▶ _Request_
Your task is to copy every line of this material exactly.

▶ _Information shown_
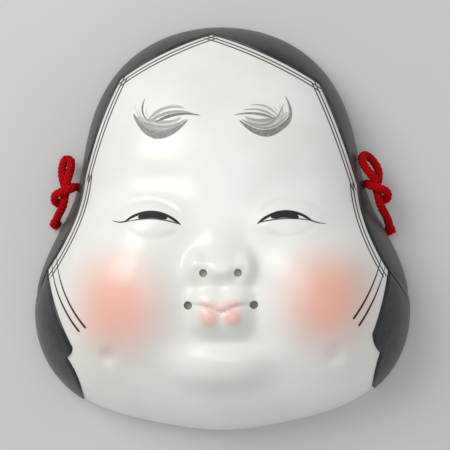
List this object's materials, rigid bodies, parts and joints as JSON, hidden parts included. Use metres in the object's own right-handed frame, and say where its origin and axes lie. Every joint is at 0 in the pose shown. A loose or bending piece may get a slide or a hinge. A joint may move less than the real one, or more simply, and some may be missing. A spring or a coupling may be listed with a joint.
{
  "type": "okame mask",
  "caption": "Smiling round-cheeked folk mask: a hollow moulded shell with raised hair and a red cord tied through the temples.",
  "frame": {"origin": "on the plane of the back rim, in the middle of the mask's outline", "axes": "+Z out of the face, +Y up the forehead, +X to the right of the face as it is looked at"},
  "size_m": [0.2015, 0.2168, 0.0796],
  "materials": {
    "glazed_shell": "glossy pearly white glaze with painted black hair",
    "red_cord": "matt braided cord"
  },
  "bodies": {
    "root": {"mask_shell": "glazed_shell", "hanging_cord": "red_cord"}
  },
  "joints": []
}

▶ _Correct result_
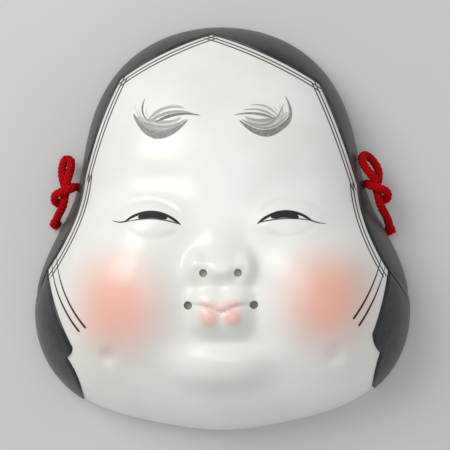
List this object's materials, rigid bodies, parts and joints as JSON, hidden parts included. Use metres in the object's own right-handed frame, and say where its origin and axes lie. Every joint is at 0 in the pose shown. A loose or bending piece may get a slide or a hinge. A joint may move less than the real one, or more simply, and some may be missing. A spring or a coupling may be listed with a joint.
{
  "type": "okame mask",
  "caption": "Smiling round-cheeked folk mask: a hollow moulded shell with raised hair and a red cord tied through the temples.",
  "frame": {"origin": "on the plane of the back rim, in the middle of the mask's outline", "axes": "+Z out of the face, +Y up the forehead, +X to the right of the face as it is looked at"},
  "size_m": [0.2015, 0.2168, 0.0796],
  "materials": {
    "glazed_shell": "glossy pearly white glaze with painted black hair",
    "red_cord": "matt braided cord"
  },
  "bodies": {
    "root": {"mask_shell": "glazed_shell", "hanging_cord": "red_cord"}
  },
  "joints": []
}